Loyola held the State of the Neighborhood Safety Forum on Feb. 16 in order to let students, faculty and local residents voice concerns and clear up issues about the safety of Rogers Park and the Loyola campus. This panel came after a Loyola student was shot on N. Clark Street in January.
In addition, with many students planning to live off campus for the first time next year, an incident like this and others can make some students a bit uneasy.
Sophomore Alexa Jackson lives in San Francisco Hall, and she thinks living on campus is safer than living off campus because she doesn’t have to walk through the neighborhood on her way to and from classes.
“I can walk through campus to get [to] places,” said Jackson. “I never really have to go off campus if I’m by myself.”
However, Jackson said she’s not opposed to living off campus.
“I am trying to live off campus next year … but I am looking for somewhere that’s close,” said Jackson.
Jackson’s main safety concern is having to walk alone through the neighborhood, she said.
“I feel safe when I travel in groups, especially if there are guys in the group,” said Jackson, a 20-year-old marketing major, “but traveling by myself, I never feel safe.”
Off-Campus Living Seminar is a mandatory course for students transitioning from on-campus to off-campus housing at Loyola. The seminar teaches participants how to find roommates, research apartments, sign a lease and address off-campus apartment challenges.
Seamus McMahon is a senior who lives in an off-campus apartment near the Morse Red Line station. He said that although walking home a night can be a bit sketchy, it’s nothing too bad.
“I’ve never felt my safety was in jeopardy,” said the 21-year-old. “I’ve never been in that situation where I’m looking behind my shoulder.”

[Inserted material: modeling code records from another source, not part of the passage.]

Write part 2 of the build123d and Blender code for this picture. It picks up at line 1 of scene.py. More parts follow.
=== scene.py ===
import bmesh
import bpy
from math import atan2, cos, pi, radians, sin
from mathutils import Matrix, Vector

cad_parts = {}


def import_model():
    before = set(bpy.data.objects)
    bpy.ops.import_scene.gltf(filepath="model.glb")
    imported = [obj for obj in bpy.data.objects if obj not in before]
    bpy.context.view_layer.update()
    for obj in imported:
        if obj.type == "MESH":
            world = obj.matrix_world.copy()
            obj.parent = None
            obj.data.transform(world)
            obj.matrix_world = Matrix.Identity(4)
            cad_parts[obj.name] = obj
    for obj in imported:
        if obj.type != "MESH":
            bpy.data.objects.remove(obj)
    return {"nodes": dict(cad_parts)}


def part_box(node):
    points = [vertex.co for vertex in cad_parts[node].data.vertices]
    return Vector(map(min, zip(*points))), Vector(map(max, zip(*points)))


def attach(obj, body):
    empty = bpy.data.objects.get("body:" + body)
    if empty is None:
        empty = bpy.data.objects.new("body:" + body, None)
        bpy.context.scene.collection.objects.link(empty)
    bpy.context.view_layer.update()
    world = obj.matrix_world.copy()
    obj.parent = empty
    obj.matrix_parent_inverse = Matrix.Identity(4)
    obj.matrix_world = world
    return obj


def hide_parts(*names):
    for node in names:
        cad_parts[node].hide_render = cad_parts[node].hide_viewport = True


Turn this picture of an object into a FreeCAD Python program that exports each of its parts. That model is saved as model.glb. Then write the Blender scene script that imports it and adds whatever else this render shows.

McMahon has lived off campus since the spring of his junior year. He thinks situational awareness is essential to staying safe.
“You just kind of have to look alive and use those city-street smarts,” said McMahon, a theater major.
McMahon said he thinks students who come from cities have an easier time transitioning to off-campus housing than students who don’t come from big city areas. He has desk security in his apartment now, which he didn’t have his sophomore year living in Marquette Hall, and he said he could live without it.
“I was definitely more comfortable [than other students] with … not having a front desk … because I’m from Evanston,” said McMahon.
Hannah Norton, another senior living off campus, is from a Detroit suburb. She said she prefers desk security as an added safety measure and sometimes feels unsafe not having it in her apartment.
“The whole ‘scanning-in’ system makes me feel more secure,” said Norton, a 21-year-old marketing major.
Regarding the student shot on N. Clark Street Jan. 22, Commander Roberto Nieves said awareness of surroundings sometimes isn’t enough to prevent bad situations from occurring.
Nieves said although the student was in the “wrong place at the wrong time,” she was “not a target.”
Campus Safety Director Thomas Murray added that it was an unforeseen tragedy.
Joe Moore, alderman of the 49th Ward, assured that despite the few significant incidents, Rogers Park remains “one of the safest police districts in Chicago.” He said students cannot let perceived fear get in the way of taking advantage of what the neighborhood has to offer.
“You miss out on a lot of really neat activities,” said Moore. “And … if that fear is shared by others and people don’t come out, it just makes the neighborhood that much more dangerous.”